◆ BRIEF: Each line from the beginning of the data below through the line containing "addBead(store, onPaddle(path, row), radius, seed" should be repeated exactly, please.

◆ GIVEN DATA:

++++++

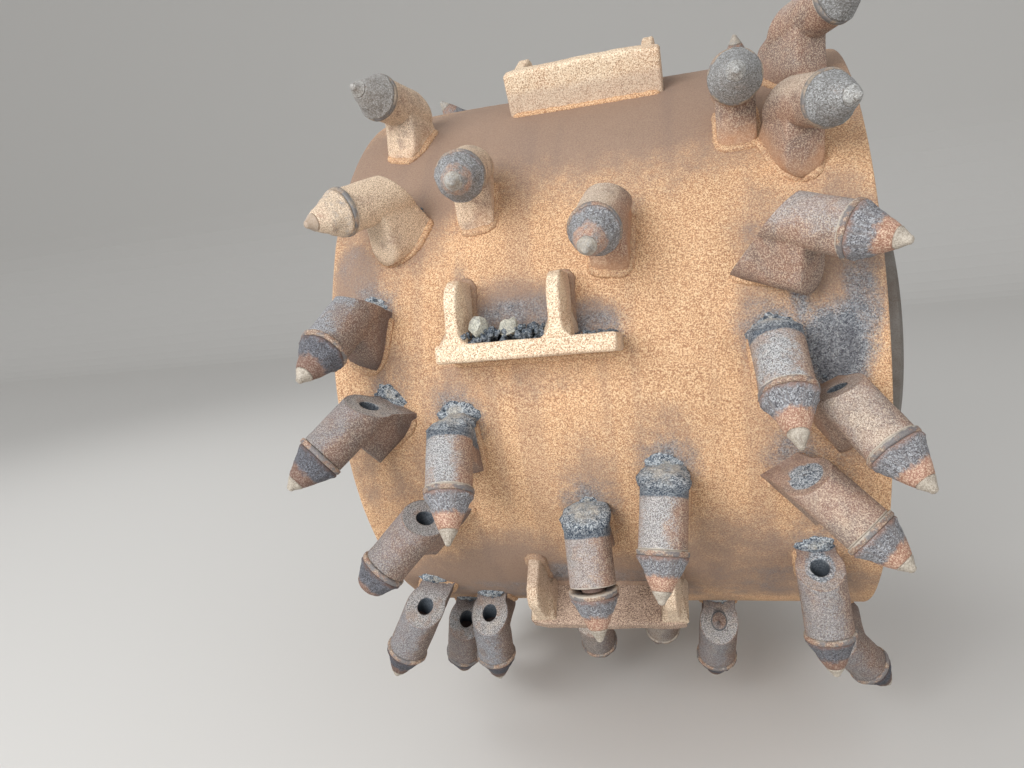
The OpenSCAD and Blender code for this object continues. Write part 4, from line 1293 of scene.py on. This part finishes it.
# Beads on the shell: along the plate's front, between the gussets at its back, and round each gusset.
def addPaddleBeads(store, row, n, cfg):
    half, g = cfg["thick"] / 2, cfg["gussetThick"] / 2
    reach = cfg["length"] / 2 - cfg["endGap"]
    gussets = [x / 1000 for x in row.gussets]

    def add(xs, backs, kind):
        radius, seed, dust = cfg[kind]
        xs, backs = np.broadcast_arrays(xs, backs)
        path = np.stack([xs, -np.sqrt(drum["shellR"] ** 2 - backs ** 2), backs], -1)
        addBead(store, onPaddle(path, row), radius, seed + n, loop=False, dust=dust)

    add(np.linspace(-reach, reach, cfg["frontSteps"]), -half - cfg["beadGap"], "frontBead")
    stops = [-reach, *(x + side for x in gussets for side in (-g, g)), reach]
    for start, end in zip(stops[::2], stops[1::2]):
        add(np.linspace(start, end, cfg["backSteps"]), half + cfg["beadGap"], "backBead")
    r, end = g + cfg["sideGap"], half + cfg["gussetLen"] + cfg["bowGap"]
    bow = np.linspace(0, np.pi, cfg["bowSteps"])
    for x in gussets:
        xs = np.concatenate([[x - r], x - r * np.cos(bow), [x + r]])
        add(xs, np.concatenate([[half], end - r + r * np.sin(bow), [half]]), "gussetBead")


def makePaddles(cfg):
    plates, gussets, beads = newStore(), newStore(), newStore()
    r, half, back = drum["shellR"], cfg["thick"] / 2, cfg["thick"] / 2 + cfg["gussetLen"]
    # outlines in Y and Z: -Y is away from the shell, +Z the trailing side
    top, bottom, crusted = -(r + cfg["height"]), -(r - cfg["root"]), half + cfg["crust"]
    plateLine = roundedOutline([(bottom, crusted), (top, crusted), (top, -half), (bottom, -half)],
                               cfg["plateRadii"])
    low, front = -(r + cfg["gussetHeight"]), half - cfg["rootInset"]
    sharp, heel = cfg["gussetRadii"]
    gussetLine = roundedOutline([(bottom, front), (bottom, back), (low, back), (low, front)],
                                [sharp, heel, cfg["gussetHeight"] / 2, sharp])
    plateXs = np.linspace(-cfg["length"] / 2, cfg["length"] / 2, cfg["plateRows"])
    gussetXs = np.linspace(-cfg["gussetThick"] / 2, cfg["gussetThick"] / 2, cfg["gussetRows"])
    for n, row in enumerate(paddleRows):
        addPlate(plates, plateLine, plateXs, cfg["plateEdge"], row, 0, cfg["plateSeed"] + n,
                 lambda points: wornPlate(points, n, cfg), row.dust)
        for x in row.gussets:
            addPlate(gussets, gussetLine, gussetXs, cfg["gussetEdge"], row, x / 1000, cfg["gussetSeed"] + n,
                     lambda points: flaredGusset(points, cfg), row.dust * cfg["gussetDust"])
        addPaddleBeads(beads, row, n, cfg)
    finishPiece("paddlePlates", plates, finishes["paddle"], ["paddle_plates"])
    finishPiece("paddleGussets", gussets, finishes["paddle"], ["paddle_gussets"])
    finishPiece("paddleWelds", beads, finishes["shell"])


makePaddles(paddle)

# caked dirt and crumbs
mounds = dict(
    height=0.0095, rear=0.0130, side=0.0195, front=0.014, sunk=0.0012, rows=12, columns=48,
    middle=0.05, power=2.2, reachPower=0.5, sidePower=0.4, crown=(0.45, 0.55), crownPower=3, walkShift=3.7,
    edges=((0.22, 1.3, 51), (0.16, 3.1, 54), (0.12, 6.5, 50)), lumps=((0.45, 0.010, 52), (0.3, 0.0042, 53)),
    # how much lies behind some holders, by their x and angle, and by the row's dirt behind the others
    amounts={(226, -21): 0.12, (234, -11): 0.12, (228, 14.5): 0.12, (48, -26.5): 0.6, (-6, -33.5): 0.25,
             (151, -5): 0.7, (-211, 5): 0.4},
    amountLeast=0.25, amountMore=0.8, crumbsEach=9, crumbSize=(0.002, 0.0045),
)
heap = dict(
    height=0.0062, half=0.0212, long=0.0250, shift=-0.003, middle=0.06, power=2.6, walkShift=5.3,
    overhang=((0.97, -0.45), (0.86, -0.6)),  # rho and share of the height, under the edge
    edges=((0.10, 1.4, 57), (0.10, 4.0, 58)), lumps=((0.35, 0.010, 55), (0.25, 0.0042, 56)),
    crown=(1.15, 1.1, 0.3),
)
# crumbs in the pocket of the paddle that faces forwards: how many, their size, x, height over the
# shell and depth behind the plate
pocket = dict(
    paddle=1, seed=5, halfSize=0.35,
    fills=((270, (0.003, 0.0068), (-0.049, 0.019), (0.003, 0.034), 0.011),
           (70, (0.0022, 0.0045), (0.033, 0.068), (0.003, 0.03), 0.003)),
    # the two pale stones: x, height over the shell, place behind the plate, size
    stones=((-0.037, 0.027, 0.015, 0.0195), (-0.013, 0.024, 0.013, 0.0185)),
)


# 1 plus noise walked round a circle, for the edge of a heap: each noise has its amount, how
# finely it is walked and its seed.
def raggedEdge(turn, start, edges):
    walk = np.stack([np.cos(turn), np.sin(turn), np.full_like(turn, start)], -1)
    return 1 + sum(amount * noise3(walk * fine, 1.0, seed) for amount, fine, seed in edges)


# A heap on a holder's rear face: an oval dome in the face's plane, 1 less a power of rho high,
# that overhangs the face's edge and turns in under it.
def addHeap(store, row, seed, cfg):
    slope = np.radians(holder["slope"])
    uphill = np.array([0, np.cos(slope), np.sin(slope)])
    normal = np.array([0, np.sin(slope), -np.cos(slope)])
    turn = np.linspace(0, 2 * np.pi, mounds["columns"], endpoint=False)
    ragged = raggedEdge(turn, seed * cfg["walkShift"], cfg["edges"])
    dome, under = np.linspace(cfg["middle"], 1, mounds["rows"]), np.array(cfg["overhang"])
    rho = np.concatenate([dome, under[:, 0]])[:, None]
    height = cfg["height"] * np.concatenate([1 - dome ** cfg["power"], under[:, 1]])
    across = rho * cfg["half"] * np.cos(turn) * ragged
    along = rho * cfg["long"] * np.sin(turn) * ragged + cfg["shift"]
    middle = np.array([0, 0, -holder["head"] - holder["length"]])
    flat = middle + across[..., None] * np.array([1.0, 0, 0]) + along[..., None] * uphill
    lump = 1 + layeredNoise(flat + seed, cfg["lumps"])
    points = flat + (height[:, None] * lump)[..., None] * normal
    most, fall, lean = cfg["crown"]
    crown = np.clip(most - fall * rho ** 2 - lean * np.sin(turn) * rho, 0, 1)
    addGrid(store, onPick(points, row)[::-1], caps=True, flip=True, crown=crown[::-1])


# A mound on the shell behind a sleeve: an oval with a ragged edge, 1 less a power of rho high.
def addMound(store, row, n, amount, cfg):
    base, rearward, sideways = rearFoot(row)
    rho = np.linspace(cfg["middle"], 1, cfg["rows"])[:, None]
    turn = np.linspace(0, 2 * np.pi, cfg["columns"], endpoint=False)
    ragged = raggedEdge(turn, n * cfg["walkShift"], cfg["edges"])
    reach = np.where(np.cos(turn) > 0, cfg["rear"], cfg["front"]) * amount ** cfg["reachPower"]
    along = rho * reach * np.cos(turn) * ragged
    across = rho * cfg["side"] * amount ** cfg["sidePower"] * np.sin(turn) * ragged
    points = base + along[..., None] * rearward + across[..., None] * sideways
    height = cfg["height"] * amount * (1 - rho ** cfg["power"]) * (1 + layeredNoise(points, cfg["lumps"]))
    points = scaleRadius(points, (drum["shellR"] - cfg["sunk"] + height) / radiusOf(points))
    least, lean = cfg["crown"]
    crown = (1 - rho[::-1] ** cfg["crownPower"]) * (least + lean * np.cos(turn)[None])
    addGrid(store, points[::-1], caps=True, flip=True, crown=crown)
    return points


def makeMounds(cfg):
    store, crumbs, pebbles = newStore(), newStore(), newStore()
    rng = np.random.default_rng(pocket["seed"])
    for n, row in enumerate(allRows):
        amount = cfg["amounts"].get((row.x, row.angle), cfg["amountLeast"] + cfg["amountMore"] * row.dirt)
        points = addMound(store, row, n, amount, cfg)
        if row.dirt >= holderDirt["buriedFrom"]:
            addHeap(store, row, n, heap)
        for k in range(int(cfg["crumbsEach"] * amount)):
            i, j = rng.integers(1, cfg["rows"] - 1), rng.integers(0, cfg["columns"])
            addCrumb(crumbs, points[i, j], rng.uniform(*cfg["crumbSize"]), rng)
    row, plateBack = paddleRows[pocket["paddle"]], paddle["thick"] / 2
    for count, sizes, xs, outs, depth in pocket["fills"]:
        for k in range(count):
            size, x, out = rng.uniform(*sizes), rng.uniform(*xs), rng.uniform(*outs)
            back = plateBack + size * pocket["halfSize"] + depth * rng.uniform(0, 1)
            place = np.array([x, -drum["shellR"] - out, back])
            addCrumb(crumbs, onPaddle(place, row), size, rng)
    for x, out, back, size in pocket["stones"]:
        addCrumb(pebbles, onPaddle(np.array([x, -drum["shellR"] - out, plateBack + back]), row), size, rng)
    finishPiece("cakedDirt", store, finishes["dirt"])
    finishPiece("asphaltCrumbs", crumbs, finishes["dirt"], smoothFaces=False)
    finishPiece("pebbles", pebbles, finishes["pebble"], smoothFaces=False)


makeMounds(mounds)

print("pieces made")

++++++

◆ RESPONSE BELOW:
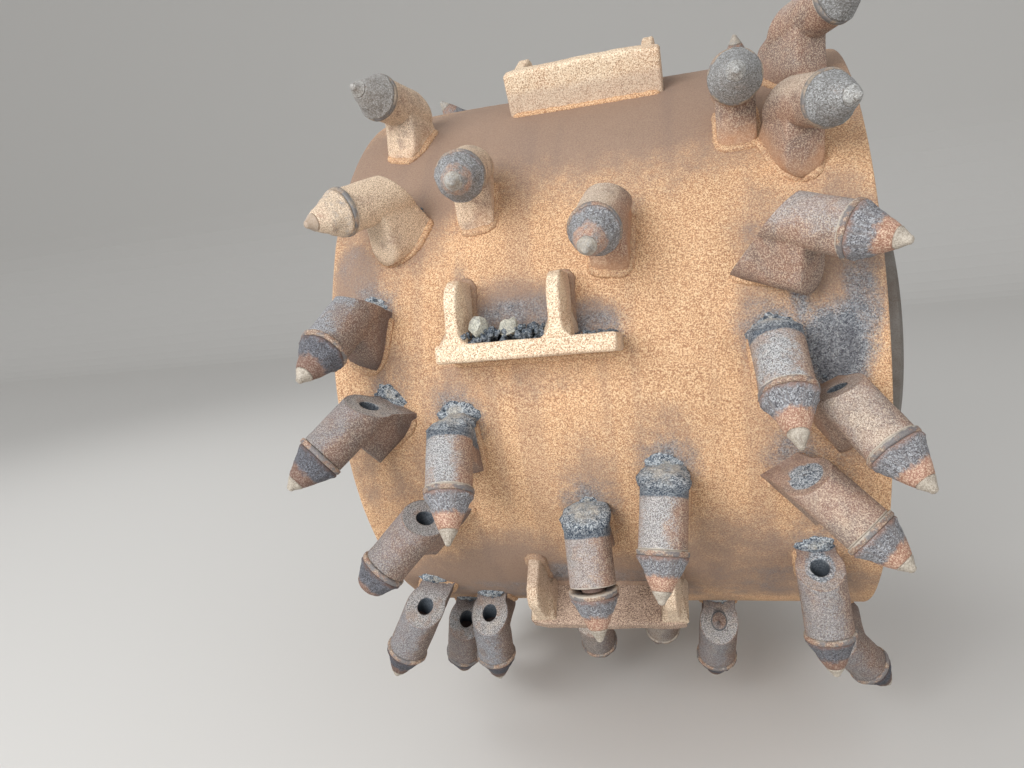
The OpenSCAD and Blender code for this object continues. Write part 4, from line 1293 of scene.py on. This part finishes it.
# Beads on the shell: along the plate's front, between the gussets at its back, and round each gusset.
def addPaddleBeads(store, row, n, cfg):
    half, g = cfg["thick"] / 2, cfg["gussetThick"] / 2
    reach = cfg["length"] / 2 - cfg["endGap"]
    gussets = [x / 1000 for x in row.gussets]

    def add(xs, backs, kind):
        radius, seed, dust = cfg[kind]
        xs, backs = np.broadcast_arrays(xs, backs)
        path = np.stack([xs, -np.sqrt(drum["shellR"] ** 2 - backs ** 2), backs], -1)
        addBead(store, onPaddle(path, row), radius, seed + n, loop=False, dust=dust)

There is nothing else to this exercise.